Por outro lado, estudo conduzido pelo Reglab, think tank especializado em mídia e tecnologia, mostrou que 48% das manifestações coletadas defenderam a manutenção do artigo, argumentando que ele equilibra a liberdade de expressão e responsabilidade das plataformas. O apoio veio de setores diversos, incluindo organizações que tradicionalmente divergem das grandes empresas de tecnologia, como algumas ONGs e instituições acadêmicas. A academia frequentemente adota posições críticas às big techs, especialmente em questões relacionadas à privacidade e regulação de mercado. Entidades da sociedade civil e academia representaram 50% da amostra, com mais da metade desses se manifestando a favor da constitucionalidade (59%).

A análise indica que os argumentos favoráveis à constitucionalidade “apresentaram uma variedade argumentativa maior que outras posições. Embora essa multiplicidade também possa refletir a necessidade de uma defesa mais robusta, isso também pode sugerir que o art. 19 possui um caráter mais estruturante, adaptável e democrático”.

Entre os argumentos mais citados pelos grupos que apoiam a constitucionalidade, estão a preservação da liberdade de expressão e o estímulo à inovação tecnológica. Para empresas, como afirmou a Meta em sua manifestação, o artigo reduz riscos jurídicos e mantém custos operacionais previsíveis. Já a sociedade civil e a academia destacam que o modelo atual protege direitos fundamentais e previne a censura prévia.

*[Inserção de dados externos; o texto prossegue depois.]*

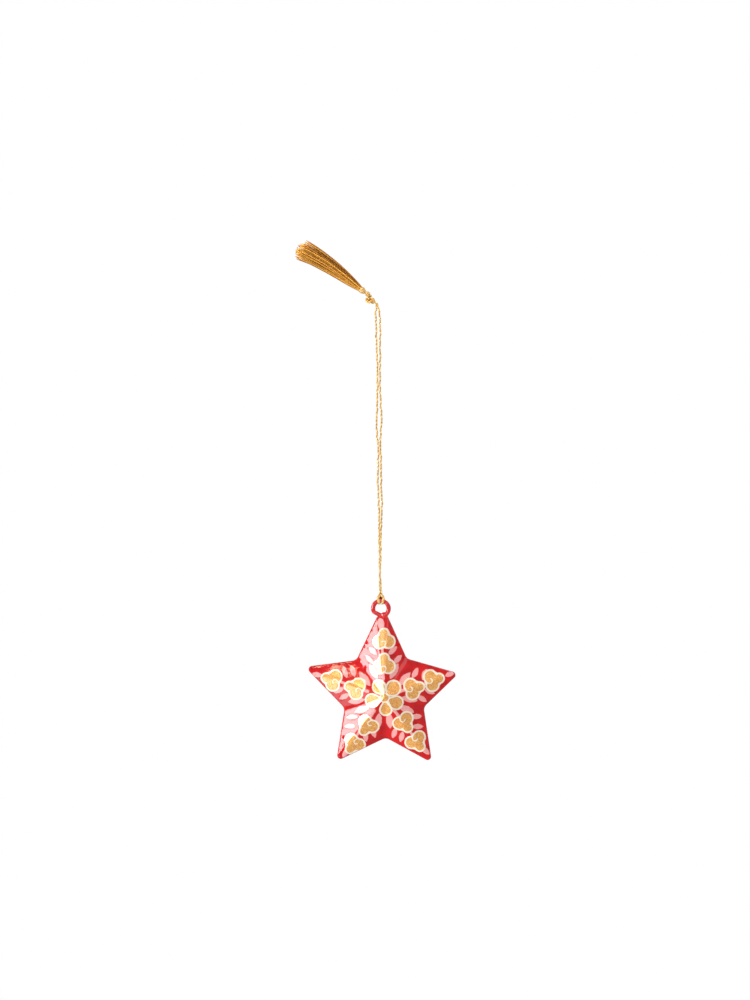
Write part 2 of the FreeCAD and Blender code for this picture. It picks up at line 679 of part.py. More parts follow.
def make_collar():
    """Wind the collar that holds the tassel together, a little fatter in its middle."""
    body = doc.addObject("PartDesign::Body", "tassel_binding")
    lean(body, TASSEL_ANGLE, "Sizes.neck_shift", "Sizes.neck_rise")
    sketch = add_sketch(body, "CollarSection", "XZ_Plane")
    bore = number(COLLAR_BORE)
    start = SIZE["neck_radius"] + SIZE["neck_gap"]
    end = start + SIZE["collar_length"]
    rim = bore + SIZE["collar_wall"]
    belly = rim + SIZE["collar_swell"]
    corners = (Vector(bore, end, 0), Vector(bore, start, 0), Vector(rim, start, 0))
    outer = Vector(rim, end, 0)
    sketch.addGeometry(Part.LineSegment(corners[0], corners[1]), False)
    sketch.addGeometry(Part.LineSegment(corners[1], corners[2]), False)
    bulge = Part.Arc(corners[2], Vector(belly, (start + end) / 2, 0), outer)
    sketch.addGeometry(bulge, False)
    sketch.addGeometry(Part.LineSegment(outer, corners[0]), False)
    low_end = 1 if sketch.getPoint(2, 1).y < (start + end) / 2 else 2
    high_end = 3 - low_end
    sketch.addConstraint(Sketcher.Constraint("Coincident", 0, 2, 1, 1))
    sketch.addConstraint(Sketcher.Constraint("Coincident", 1, 2, 2, low_end))
    sketch.addConstraint(Sketcher.Constraint("Coincident", 2, high_end, 3, 1))
    sketch.addConstraint(Sketcher.Constraint("Coincident", 3, 2, 0, 1))
    sketch.addConstraint(Sketcher.Constraint("Vertical", 0))
    sketch.addConstraint(Sketcher.Constraint("Horizontal", 1))
    sketch.addConstraint(Sketcher.Constraint("Horizontal", 3))
    sketch.addConstraint(Sketcher.Constraint("Vertical", 2, low_end, 2, high_end))
    fix_place(sketch, 0, 2, COLLAR_BORE, "Sizes.neck_radius + Sizes.neck_gap")
    fix_size(sketch, Sketcher.Constraint("Distance", 0, end - start), "Sizes.collar_length")
    fix_size(sketch, Sketcher.Constraint("Distance", 1, rim - bore), "Sizes.collar_wall")
    swell = SIZE["collar_swell"]
    radius = ((end - start) ** 2 / 4 + swell**2) / 2 / swell
    fix_size(
        sketch,
        Sketcher.Constraint("Radius", 2, radius),
        "(Sizes.collar_length^2 / 4 + Sizes.collar_swell^2) / 2 / Sizes.collar_swell",
    )
    doc.recompute()
    collar = body.newObject("PartDesign::Revolution", "Collar")
    collar.Profile = sketch
    collar.ReferenceAxis = (sketch, ["V_Axis"])
    collar.Angle = 360
    return body


def lock_centres():
    """Yield the locks' places across the fringe, in pitches: one, then rings of six and twelve."""
    reach = LOCK_RINGS
    for row in range(-reach, reach + 1):
        for column in range(-reach, reach + 1):
            if abs(row + column) <= reach:
                yield column + row / 2, row * math.sqrt(3) / 2


def spread_at(place):
    """Find how far the locks have spread at a share of the fringe's length."""
    for (low, low_spread), (high, high_spread) in zip(LOCK_SPREAD_SHARES, LOCK_SPREAD_SHARES[1:]):
        if place <= high:
            return low_spread + (high_spread - low_spread) * (place - low) / (high - low)
    return 1.0


def make_lock(name, across, forward, length_share):
    """Draw one lock of threads out through its places, thicker as the fringe spreads."""
    places = [place for place, _ in LOCK_SPREAD_SHARES[:-1]] + [length_share]
    whole = "(Sizes.fringe_inset + Sizes.fringe_length)"
    root = (
        "(Sizes.neck_radius + Sizes.neck_gap + Sizes.collar_length - Sizes.fringe_inset)"
    )
    sections = []
    for i, place in enumerate(places):
        pitch = (
            f"(Sizes.neck_pitch + {spread_at(place):.4f} * (Sizes.tip_pitch - Sizes.neck_pitch))"
        )
        section = doc.addObject("Part::Circle", f"{name}Section{i}")
        bind(
            section,
            Radius=f"({pitch} - Sizes.lock_gap) / 2",
            Placement__Base__x=f"{across:.4f} * {pitch}",
            Placement__Base__y=f"{forward:.4f} * {pitch}",
            Placement__Base__z=f"{root} + {place:.4f} * {whole}",
        )
        sections.append(section)
    lock = doc.addObject("Part::Loft", name)
    lock.Sections = sections
    lock.Solid = True
    lock.Ruled = True
    return lock


def make_fringe():
    """Spread the locks of the tassel from their head inside the collar."""
    head = doc.addObject("Part::Cylinder", "FringeHead")
    bind(
        head,
        Radius=f"{LOCK_RINGS} * Sizes.neck_pitch + (Sizes.neck_pitch - Sizes.lock_gap) / 2",
        Height="Sizes.fringe_head",
        Placement__Base__z=(
            "Sizes.neck_radius + Sizes.neck_gap + Sizes.collar_length - Sizes.fringe_inset"
            " - Sizes.fringe_head / 2"
        ),
    )
    locks = []
    for i, (across, forward) in enumerate(lock_centres()):
        rag = (i * 3 % LOCK_RAG_STEPS) / (LOCK_RAG_STEPS - 1)
        locks.append(make_lock(f"Lock{i + 1}", across, forward, 1 - rag * LOCK_RAG_SHARE))
    fringe = fuse("tassel_fringe", [head, *locks])
    lean(fringe, TASSEL_ANGLE, "Sizes.neck_shift", "Sizes.neck_rise")
    return fringe


def make_solder_lump():
    """Heap solder on the tip round the eye's neck."""
    lump = doc.addObject("Part::Ellipsoid", "SolderLump")
    bind(
        lump,
        Radius1="Sizes.solder_height / 2",
        Radius2="Sizes.solder_width / 2",
        Radius3="Sizes.solder_depth / 2",
        Placement__Base__x="Sizes.eye_shift + Sizes.solder_offset",
        Placement__Base__z=f"{EYE_Z} - Sizes.solder_drop",
    )
    return lump


pressing = make_pressing()
eye = make_wire("hanging_eye")
passage = make_wire("EyePassage", "Sizes.wire_gap")
front = cut("front_shell", pressing, passage)
rear = mirror_to_back("rear_shell", front)
lump = make_solder_lump()
seam = cut("rim_solder", make_seam(), fuse("SeamBreak", [passage, lump]))
block = make_star_block()
back_block = mirror_to_back("BackBlock", block)
eye_solder = cut("eye_solder", lump, fuse("SolderRoom", [block, back_block, eye]))
left_strand = make_strand("cord_left_strand", LEFT_STRAND_SHARES)
right_strand = make_strand("cord_right_strand", RIGHT_STRAND_SHARES)
hitch = make_hitch()
knot = make_knot()
collar = make_collar()
fringe = make_fringe()
doc.recompute()

PIECES = {
    "front_shell": front,
    "rear_shell": rear,
    "rim_solder": seam,
    "hanging_eye": eye,
    "eye_solder": eye_solder,
    "cord_left_strand": left_strand,
    "cord_right_strand": right_strand,
    "cord_hitch": hitch,
    "cord_knot": knot,
    "tassel_binding": collar,
    "tassel_fringe": fringe,
}

for strand in (left_strand, right_strand):
    route = doc.getObject(f"{strand.Name}Path").Shape
    radii = [edge.Curve.Radius for edge in route.Edges[1::2]]
    section = math.pi * SIZE["cord_diameter"] ** 2 / 4
    print(
        f"{strand.Name}: length {route.Length:.2f} mm, radii "
        + ", ".join(f"{radius:.0f}" for radius in radii)
        + f" mm, volume over section times length {strand.Shape.Volume / section / route.Length:.5f}"
    )

for thing in doc.Objects:
    if any(word in thing.State for word in ("Invalid", "Error")):
        raise RuntimeError(f"{thing.Name}: {thing.State}")

os.makedirs("parts", exist_ok=True)
for node, piece in PIECES.items():
    piece.Label = node
    shape = piece.Shape
    if shape.isNull() or not shape.isValid() or len(shape.Solids) != 1:
        raise RuntimeError(f"{node} is not one valid solid")
    shape.exportStep(f"parts/{node}.step")
    box = shape.BoundBox
    print(
        f"{node}: {shape.Volume:.2f} mm3,"
        f" x {box.XMin:.2f}..{box.XMax:.2f},"
        f" y {box.YMin:.2f}..{box.YMax:.2f},"
        f" z {box.ZMin:.2f}..{box.ZMax:.2f}"
    )
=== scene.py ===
"""Looks of a pressed tin star, lacquered red and painted with flowers, on a gold thread.

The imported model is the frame. The shells, the threads, the knot, the collar and the fringe are
built here as surfaces worked out with numpy and stand for their plain solids. Sizes are in
millimetres until a mesh is made. +Z is up and -Y is the front.
"""

import logging
import math
from collections.abc import Iterable, Sequence
from dataclasses import dataclass, field
from enum import Enum
from functools import cache, partialmethod

import bpy
import numpy as np
from mathutils import Matrix, Vector

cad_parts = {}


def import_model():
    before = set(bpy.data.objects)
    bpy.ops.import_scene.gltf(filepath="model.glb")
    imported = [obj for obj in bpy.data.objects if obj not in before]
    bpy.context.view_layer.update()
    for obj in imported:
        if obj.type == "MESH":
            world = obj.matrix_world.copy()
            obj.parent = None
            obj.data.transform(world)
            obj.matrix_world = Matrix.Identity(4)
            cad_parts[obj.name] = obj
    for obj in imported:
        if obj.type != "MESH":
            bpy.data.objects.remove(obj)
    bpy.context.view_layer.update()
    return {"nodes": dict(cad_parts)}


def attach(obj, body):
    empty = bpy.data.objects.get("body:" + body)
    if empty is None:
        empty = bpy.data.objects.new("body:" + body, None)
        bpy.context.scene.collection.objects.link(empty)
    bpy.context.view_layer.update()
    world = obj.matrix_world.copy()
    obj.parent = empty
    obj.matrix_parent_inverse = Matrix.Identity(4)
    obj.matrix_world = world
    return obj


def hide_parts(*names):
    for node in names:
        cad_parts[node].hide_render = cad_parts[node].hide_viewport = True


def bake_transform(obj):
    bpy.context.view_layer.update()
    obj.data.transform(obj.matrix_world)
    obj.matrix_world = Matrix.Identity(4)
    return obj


Array = np.ndarray
Piece = bpy.types.Object
Socket = bpy.types.NodeSocket
Sockets = dict[str | int, object]
Pair = tuple[float, float]
Place = tuple[float, float, float]
Colour = tuple[float, float, float, float]

LOG = logging.getLogger("tin_star")
MM = 0.001
TINY = 1e-12
TURN = 2 * math.pi
GOLDEN_ANGLE = 2.39996
WHITE = (1.0, 1.0, 1.0, 1.0)
THREAD_SIDES = 8

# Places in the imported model, from the point where the ornament hangs: the wire eye to the side,
# the wire's height in the hitch, the star's centre, and the root that the tassel turns about.
EYE_SHIFT = -0.35
PIVOT_Z = -141.77
STAR_SHIFT = 0.42
STAR_Z = -186.802
TASSEL_ROOT = (-4.34, 0.0, 6.09)


class Side(Enum):
    """The two half shells, by the sign of the way each one faces along Y."""

    FRONT = -1
    REAR = 1


class Layer(Enum):
    """The painted colours, by the name of the attribute that says how far inside one a point is."""

    LEAF = "leaf_cover"
    GOLD = "gold_cover"
    CREAM = "cream_cover"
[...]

“Não é correto afirmar que o artigo 19 serve como escudo para provedores evitarem remoções de conteúdos ilegais. Ele apenas estabelece regras para garantir a proporcionalidade e evitar a censura prévia”, afirmou o Instituto Brasileiro de Defesa do Consumidor (Idec) em manifestação. Para defensores da constitucionalidade, a decisão judicial como pré-requisito para a remoção de conteúdos é apontada como um mecanismo que respeita o devido processo legal e garante a liberdade de expressão.

Os processos são: Recurso Extraordinário (RE) 1037396 (Tema 987 da repercussão geral), Recursos Extraordinários (RE) 1057258 (Tema 533 da repercussão geral) e Arguição de Descumprimento de Preceito Fundamental (ADPF) 403.